Seminary students enjoy food and fellowship during intensives.

Community—and the good food that comes with it—will remain a staple of the seminary student experience, thanks to a generous gift from the class of 2016.

“Is there any organization that doesn’t use the word ‘community’ as something they want? It’s kind of the buzzword of our decade,” says Jeff Sanders, associate dean for formation and student development at Bethel Seminary in St. Paul. Seminary class formats and student demographics have shifted, with more distance learners on campus sporadically, and block classes that bring local students onto campus for less frequent—but  longer, busier—stretches  of time. With fewer students taking classes face-to-face, and no residential component to seminary anymore, “there has been some mourning of the community that was,” explains Sanders. “But how do we build community? What is community? If we were going to build it, we knew we needed to build it all together: students, faculty, and staff.”

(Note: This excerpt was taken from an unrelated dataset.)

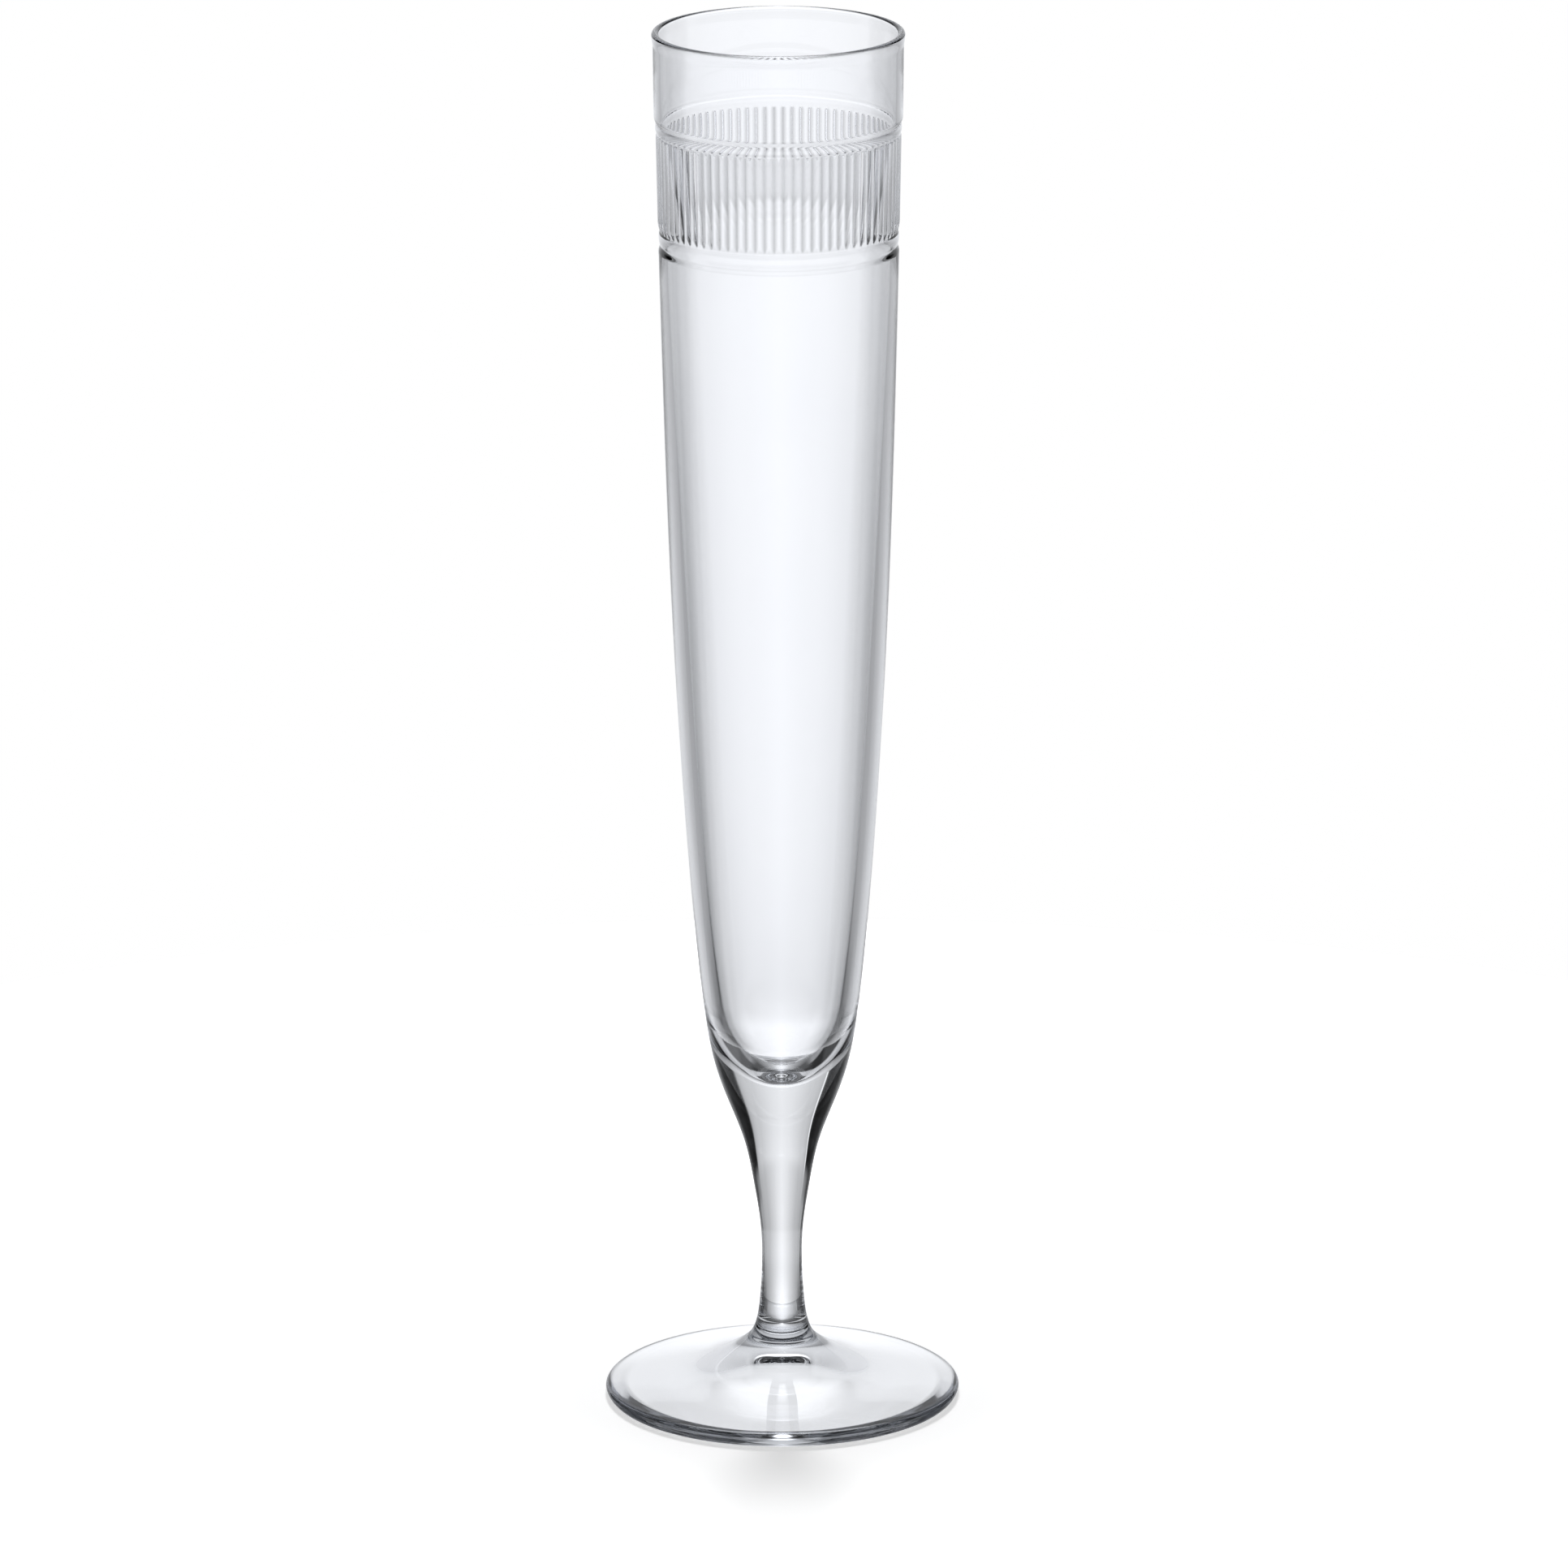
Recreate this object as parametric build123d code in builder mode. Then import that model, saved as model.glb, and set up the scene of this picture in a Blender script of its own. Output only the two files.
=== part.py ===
"""Champagne flute: a bowl, a stem and a foot of clear glass, fused end to end.

Units are millimetres.  +Z is up and the origin is the centre of the ring the
foot rests on.  Every profile is turned about the Z axis; only the reeded band
near the rim is not round.
"""

from build123d import *
import math
import os

os.makedirs("parts", exist_ok=True)

# Overall sizes
HEIGHT = 250.0
FOOT_RADIUS = 31.8

# Heights at which the three gathers of glass are fused together, and the
# radius and lean of the outside there (lean measured from straight down)
BOWL_JOINT_Z = 54.0
BOWL_JOINT_RADIUS = 9.09
BOWL_JOINT_LEAN = math.radians(21.9)
FOOT_JOINT_Z = 17.5
FOOT_JOINT_RADIUS = 4.02
FOOT_JOINT_LEAN = math.radians(5.5)

# Rim: a straight wall ending in a fire-polished lip slightly wider than it
LIP_RADIUS = 22.15
LIP_ROUND = 0.66
RIM_WALL_TOP = (21.93, 247.4)
RIM_WALL_FOOT = (21.8, 235.0)

# Fine bead above the reeds
UPPER_GROOVE_HIGH = (21.38, 233.9)
UPPER_BEAD_CREST = (21.56, 232.95)
UPPER_GROOVE_LOW = (21.36, 232.0)

# Reeded band: half-round ribs side by side, slightly tapered with the bowl
REED_COUNT = 80
REED_ROUND = 1.2
REED_CREST_TOP = (21.48, 230.9)
REED_CREST_BOTTOM = (21.2, 216.2)

# Fine bead below the reeds
LOWER_GROOVE_HIGH = (20.88, 214.7)
LOWER_BEAD_CREST = (21.06, 213.4)
LOWER_GROOVE_LOW = (20.9, 212.2)

# Outside of the body from below the lower bead down to the fused joint
BODY_TOP = (21.1, 211.2)
BODY_TOP_LEAN = math.radians(1.4)
BODY_POINTS = [
    BODY_TOP,
    (20.32, 180.0),
    (19.22, 148.0),
    (17.39, 114.0),
    (15.04, 84.0),
    (13.44, 70.0),
    (11.64, 61.0),
    (BOWL_JOINT_RADIUS, BOWL_JOINT_Z),
]

# Inside of the bowl: the wall thickens steadily towards a solid round bottom
INSIDE_BOTTOM_Z = 59.7
INSIDE_POINTS = [
    (LIP_RADIUS - 2 * LIP_ROUND, HEIGHT - LIP_ROUND),
    (20.56, 235.0),
    (19.5, 204.0),
    (17.7, 167.0),
    (15.5, 128.0),
    (12.9, 92.0),
    (10.9, 75.0),
    (7.6, 64.6),
    (0.0, INSIDE_BOTTOM_Z),
]

# Stem: drawn to its thinnest a little above the foot
STEM_POINTS = [
    (BOWL_JOINT_RADIUS, BOWL_JOINT_Z),
    (6.55, 47.0),
    (4.91, 39.0),
    (3.87, 32.0),
    (3.61, 25.5),
    (FOOT_JOINT_RADIUS, FOOT_JOINT_Z),
]

# Foot: a flared root running out into a thin disc with a rounded edge
FOOT_TOP_POINTS = [
    (FOOT_JOINT_RADIUS, FOOT_JOINT_Z),
    (4.54, 14.0),
    (5.56, 11.4),
    (8.7, 8.8),
    (14.0, 6.2),
    (22.0, 4.0),
    (30.5, 2.4),
]
FOOT_TOP_SLOPE = math.radians(8.5)
FOOT_EDGE_Z = 1.4
REST_RING_OUTER = 30.7
REST_RING_INNER = 27.6

# Underside of the foot: rises with the top, then domes up under the stem
UNDERSIDE_POINTS = [
    (REST_RING_INNER, 0.0),
    (21.0, 0.8),
    (15.0, 1.85),
    (11.0, 2.8),
    (8.5, 3.6),
    (6.0, 4.5),
    (3.0, 5.28),
    (0.0, 5.5),
]


def reed_section(crest, plane):
    """Scalloped outline of the reeds at one height, as a closed ring of arcs."""
    centre = crest - REED_ROUND
    half_pitch = math.pi / REED_COUNT
    valley = centre * math.cos(half_pitch) + math.sqrt(
        REED_ROUND**2 - (centre * math.sin(half_pitch)) ** 2
    )
    with BuildSketch(plane) as section:
        with BuildLine():
            for k in range(REED_COUNT):
                middle = 2 * half_pitch * k
                start = (
                    valley * math.cos(middle - half_pitch),
                    valley * math.sin(middle - half_pitch),
                )
                top = (crest * math.cos(middle), crest * math.sin(middle))
                end = (
                    valley * math.cos(middle + half_pitch),
                    valley * math.sin(middle + half_pitch),
                )
                ThreePointArc(start, top, end)
        make_face()
    return section.sketch.face()


# ---------------------------------------------------------------- bowl
REED_TAPER = (REED_CREST_TOP[0] - REED_CREST_BOTTOM[0]) / (
    REED_CREST_TOP[1] - REED_CREST_BOTTOM[1]
)
CORE_RADIUS = LOWER_GROOVE_HIGH[0] - 0.1
RING_INSIDE = CORE_RADIUS - 0.15

with BuildPart() as bowl:
    # reeds as one tapered fluted block ...
    low_crest = REED_CREST_TOP[0] + REED_TAPER * (LOWER_GROOVE_HIGH[1] - REED_CREST_TOP[1])
    high_crest = REED_CREST_TOP[0] + REED_TAPER * (UPPER_GROOVE_LOW[1] - REED_CREST_TOP[1])
    low_section = reed_section(low_crest, Plane.XY.offset(LOWER_GROOVE_HIGH[1]))
    high_section = reed_section(high_crest, Plane.XY.offset(UPPER_GROOVE_LOW[1]))
    loft(sections=[low_section, high_section], ruled=True)
    # ... trimmed to a ring whose ends round over, so each reed ends in an arch
    with BuildSketch(Plane.XZ):
        with BuildLine():
            Line((RING_INSIDE, LOWER_GROOVE_HIGH[1]), LOWER_GROOVE_HIGH)
            RadiusArc(LOWER_GROOVE_HIGH, REED_CREST_BOTTOM, -2.6)
            Line(REED_CREST_BOTTOM, REED_CREST_TOP)
            RadiusArc(REED_CREST_TOP, UPPER_GROOVE_LOW, -2.6)
            Line(UPPER_GROOVE_LOW, (RING_INSIDE, UPPER_GROOVE_LOW[1]))
            Line((RING_INSIDE, UPPER_GROOVE_LOW[1]), (RING_INSIDE, LOWER_GROOVE_HIGH[1]))
        make_face()
    revolve(axis=Axis.Z, mode=Mode.INTERSECT)
    # turned wall of the bowl, from the fused joint up over the lip and back down inside
    with BuildSketch(Plane.XZ):
        with BuildLine():
            Line((0, BOWL_JOINT_Z), (BOWL_JOINT_RADIUS, BOWL_JOINT_Z))
            Spline(
                *reversed(BODY_POINTS),
                tangents=(
                    (math.sin(BOWL_JOINT_LEAN), math.cos(BOWL_JOINT_LEAN)),
                    (math.sin(BODY_TOP_LEAN), math.cos(BODY_TOP_LEAN)),
                ),
            )
            Line(BODY_TOP, LOWER_GROOVE_LOW)
            ThreePointArc(LOWER_GROOVE_LOW, LOWER_BEAD_CREST, LOWER_GROOVE_HIGH)
            Line(LOWER_GROOVE_HIGH, (CORE_RADIUS, LOWER_GROOVE_HIGH[1]))
            Line((CORE_RADIUS, LOWER_GROOVE_HIGH[1]), (CORE_RADIUS, UPPER_GROOVE_LOW[1]))
            Line((CORE_RADIUS, UPPER_GROOVE_LOW[1]), UPPER_GROOVE_LOW)
            ThreePointArc(UPPER_GROOVE_LOW, UPPER_BEAD_CREST, UPPER_GROOVE_HIGH)
            Line(UPPER_GROOVE_HIGH, RIM_WALL_FOOT)
            Line(RIM_WALL_FOOT, RIM_WALL_TOP)
            Spline(
                RIM_WALL_TOP,
                (LIP_RADIUS, HEIGHT - LIP_ROUND),
                tangents=((0.01, 1.0), (0.0, 1.0)),
            )
            ThreePointArc(
                (LIP_RADIUS, HEIGHT - LIP_ROUND),
                (LIP_RADIUS - LIP_ROUND, HEIGHT),
                INSIDE_POINTS[0],
            )
            Spline(*INSIDE_POINTS, tangents=((-0.02, -1.0), (-1.0, 0.0)))
            Line((0, INSIDE_BOTTOM_Z), (0, BOWL_JOINT_Z))
        make_face()
    revolve(axis=Axis.Z)

# ---------------------------------------------------------------- stem
with BuildPart() as stem:
    with BuildSketch(Plane.XZ):
        with BuildLine():
            Line((0, BOWL_JOINT_Z), (BOWL_JOINT_RADIUS, BOWL_JOINT_Z))
            Spline(
                *STEM_POINTS,
                tangents=(
                    (-math.sin(BOWL_JOINT_LEAN), -math.cos(BOWL_JOINT_LEAN)),
                    (math.sin(FOOT_JOINT_LEAN), -math.cos(FOOT_JOINT_LEAN)),
                ),
            )
            Line((FOOT_JOINT_RADIUS, FOOT_JOINT_Z), (0, FOOT_JOINT_Z))
            Line((0, FOOT_JOINT_Z), (0, BOWL_JOINT_Z))
        make_face()
    revolve(axis=Axis.Z)

# ---------------------------------------------------------------- foot
with BuildPart() as foot:
    with BuildSketch(Plane.XZ):
        with BuildLine():
            Line((0, FOOT_JOINT_Z), (FOOT_JOINT_RADIUS, FOOT_JOINT_Z))
            Spline(
                *FOOT_TOP_POINTS,
                tangents=(
                    (math.sin(FOOT_JOINT_LEAN), -math.cos(FOOT_JOINT_LEAN)),
                    (math.cos(FOOT_TOP_SLOPE), -math.sin(FOOT_TOP_SLOPE)),
                ),
            )
            Spline(
                FOOT_TOP_POINTS[-1],
                (FOOT_RADIUS, FOOT_EDGE_Z),
                tangents=(
                    (math.cos(FOOT_TOP_SLOPE), -math.sin(FOOT_TOP_SLOPE)),
                    (0.0, -1.0),
                ),
            )
            Spline(
                (FOOT_RADIUS, FOOT_EDGE_Z),
                (REST_RING_OUTER, 0),
                tangents=((0.0, -1.0), (-1.0, 0.0)),
            )
            Line((REST_RING_OUTER, 0), (REST_RING_INNER, 0))
            Spline(*UNDERSIDE_POINTS, tangents=((-1.0, 0.1), (-1.0, 0.0)))
            Line(UNDERSIDE_POINTS[-1], (0, FOOT_JOINT_Z))
        make_face()
    revolve(axis=Axis.Z)

bowl.part.label = "bowl"
export_step(bowl.part, "parts/bowl.step")

stem.part.label = "stem"
export_step(stem.part, "parts/stem.step")

foot.part.label = "foot"
export_step(foot.part, "parts/foot.step")
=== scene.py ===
import math

import bpy
import numpy as np
from mathutils import Matrix, Vector


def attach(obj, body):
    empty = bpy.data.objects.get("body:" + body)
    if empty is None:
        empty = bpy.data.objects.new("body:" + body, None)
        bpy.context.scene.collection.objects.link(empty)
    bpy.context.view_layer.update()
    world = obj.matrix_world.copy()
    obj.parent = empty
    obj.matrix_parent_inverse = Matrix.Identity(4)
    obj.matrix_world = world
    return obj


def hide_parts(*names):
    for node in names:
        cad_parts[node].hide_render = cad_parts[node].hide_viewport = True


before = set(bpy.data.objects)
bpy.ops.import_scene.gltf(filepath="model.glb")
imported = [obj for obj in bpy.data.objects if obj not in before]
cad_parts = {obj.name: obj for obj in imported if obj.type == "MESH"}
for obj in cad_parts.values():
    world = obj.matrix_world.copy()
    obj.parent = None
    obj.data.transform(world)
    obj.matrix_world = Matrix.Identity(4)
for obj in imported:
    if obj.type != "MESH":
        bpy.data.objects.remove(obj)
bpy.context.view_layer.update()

MM = 0.001

# ---------------------------------------------------------------- sizes (mm)
# Points of an outline are (radius, height above the table).
BOWL_JOINT_Z = 54.0
FOOT_JOINT_Z = 17.5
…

So Sanders and his team arranged revamped chapel gatherings—with multiple expressions of worship and student testimonies—and spent part of the student formation budget on lunches, beverages, and snacks for students. The regular gatherings—and yes, the food—became a core facet of the seminary community. “At the end of the year, [Seminary Vice President and Dean] David Clark said, ‘This just has to stay,’” says Sanders, who set aside funds from the budget to continue the tradition.

When the class of 2016 announced that they had raised their own funds to support the continued gatherings as part of their class gift to the seminary, Sanders was floored. “It was so exciting and affirming of what we had been hoping for and dreaming!” he says.

“There is a deep desire among the Seminary Student Senate board, student body, faculty, and staff to foster relationships and connections among seminarians at Bethel. Seminary isn't easy, nor do we as seminarians often have the chance to dig into conversations with others who ‘get’ our season of life and calling,” says Steph Fedor ’09, a current seminary student and member of the Student Senate board responsible for making the gift. “Because seminary is a unique experience, our desire is that this would be a place where our students feel supported, connected and challenged so that they are well equipped to lead and serve the church…these meals, activities, and little details not only provide space for students to meet and learn from one another, but they are also representative of the underlying values that make up our seminary's three-centered approach. From a holistic standpoint, this gift will help to ensure that upcoming and continuing seminary students are not only receiving an excellent educational experience, but a robust, thoughtfully encouraging, and networked peer base as well.”

"Our hope is that these things will be used to help draw the Bethel Seminary community together, as that is what our class has appreciated during our tenure,” says Cassy Bloyer, S’16. “We hope that the current and future students will be able to enjoy not only the events, but each other during these times of community gathering." 

Anna Tucker, S’16, notes that the gift comes with a measure of flexibility, allowing the Office of Student Development and Support to allocate funds to hot beverages, community meals, treats, or incidentals. “We felt that building community and creating space for that to happen was incredibly important as the seminary moves forward,” says Tucker.